Cooped Up Potato Salad

 Cooped Up Potato Salad




Total time: 2 hrs, 21 mins

Prep time:15 mins, plus 2 hrs for chilling

Cook time:6 mins

Dish Size: 2.5 Quart





  • 3 pounds red potatoes
  • 1 cup mayonnaise
  • 2 tbsp Dijon mustard
  • 2 tbsp lime juice
  • 1 ½ tsp Lawry's seasoned salt
  • ½ tsp cumin
  • ½ tsp paprika
  • 2 cups shredded cheddar cheese
  • ½ cup each red and green bell pepper, diced
  • ½ cup celery, diced
  • ⅓ cup plus 1 tbsp green onions, finely chopped
  • 3 tbsp fresh cilantro, chopped





  1. Cut potatoes into 1-inch cubes. Do not peel.

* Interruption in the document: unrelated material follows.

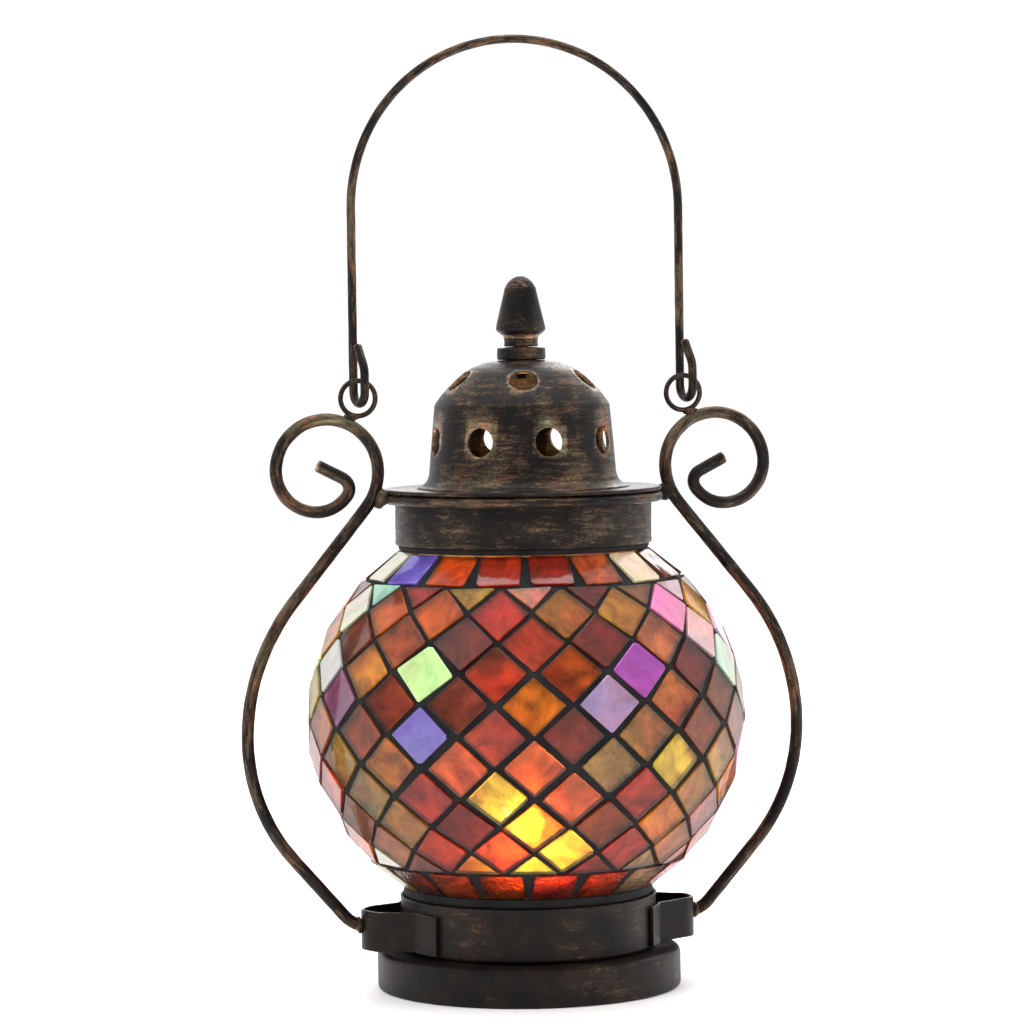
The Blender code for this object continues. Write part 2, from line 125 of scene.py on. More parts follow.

Place them in a large pot, and add enough water to cover completely. Bring to a boil.
  2. Boil for approximately 6 minutes. Test one piece with a fork. The potatoes should be tender yet firm. Continue boiling until desired texture is achieved. Drain and rinse under cold water.
  3. In a small mixing bowl, whisk together the mayonnaise, mustard, lime juice, seasoned salt, cumin, and paprika.
  4. In a large mixing bowl, combine potatoes, cheese, peppers, celery, ⅓ cup green onions, and cilantro. Mix well.
  5. Pour mayonnaise mixture over potatoes and mix to combine.
  6. Transfer to your 2.5-quart temp-tations® figural baker and garnish with green onions. Chill for at least two hours before serving.